Question Date: 2013-04-27
Answer 1:

First of all, it turns out a stationary magnet can't levitate over an ordinary metallic surface (and by "metallic," I assume you mean "ferromagnetic" or something like that); it turns out getting stable magnetic levitation requires either superconductors, some kind of feedback mechanism (like a computer controlling an electromagnet), a diamagnetic material (that's a material which is repelled by magnetic fields, instead of attracted to them), or motion (like a spinning, magnetized top).

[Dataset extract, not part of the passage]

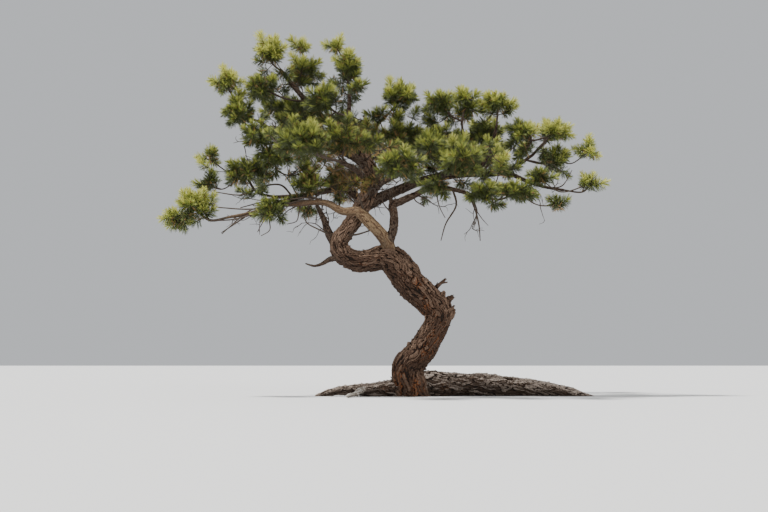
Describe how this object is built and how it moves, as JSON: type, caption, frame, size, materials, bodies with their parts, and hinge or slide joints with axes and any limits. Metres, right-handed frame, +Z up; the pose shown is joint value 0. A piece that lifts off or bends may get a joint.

Each of these mechanisms of levitation works on a different principle, but I don't think any of them get at the crux of your question. In short, it seems like you're asking for a fundamental, quantum mechanical picture of how the electromagnetic interaction works. It's true that we (physicists) often say that photons mediate the electromagnetic force via the exchange of virtual photons between electrical charges, but this isn't "fundamentally" true. The picture of virtual photon exchange comes from quantum field theory, where we use pictures called Feynman diagrams to describe the interactions between particles. These Feynman diagrams are where the notion of virtual particles comes from, but the important thing to bear in mind is that the "real" physical phenomena correspond to adding up an infinite number of these Feynman diagrams. While the picture that the Feynman diagrams give us is very useful, we should really think of them as an approximation to the "true" physics, and not as a description of what's fundamentally going on.

So, if the virtual particles in Feynman diagrams are only an approximation, what's the "true" physical picture? Well...we don't know! To understand what's "really" going on in the physics, we'd need to be able to solve quantum field theory exactly. But the whole reason we use Feynman diagrams is that solving problems in quantum field theory exactly is notoriously difficult (and often impossible), so we make do with the approximate approach that the Feynman diagrams provide us.

So unfortunately I can't give you an exact answer. I can tell you that for macroscopic objects like a magnet, there's absolutely nothing wrong with ignoring quantum mechanics and just thinking of classical (i.e. non-quantum) electromagnetic fields and ignoring the issue of virtual photons entirely. If you do want to think of virtual photons, I can tell you that these virtual photons do not need to have positive mass or energy, so you don't need to worry about energy conservation (that's what it means for a particle to be "virtual").

Anyway, I'm sorry I couldn't give a better answer, but you're really pushing at the limits of our current knowledge! Good question!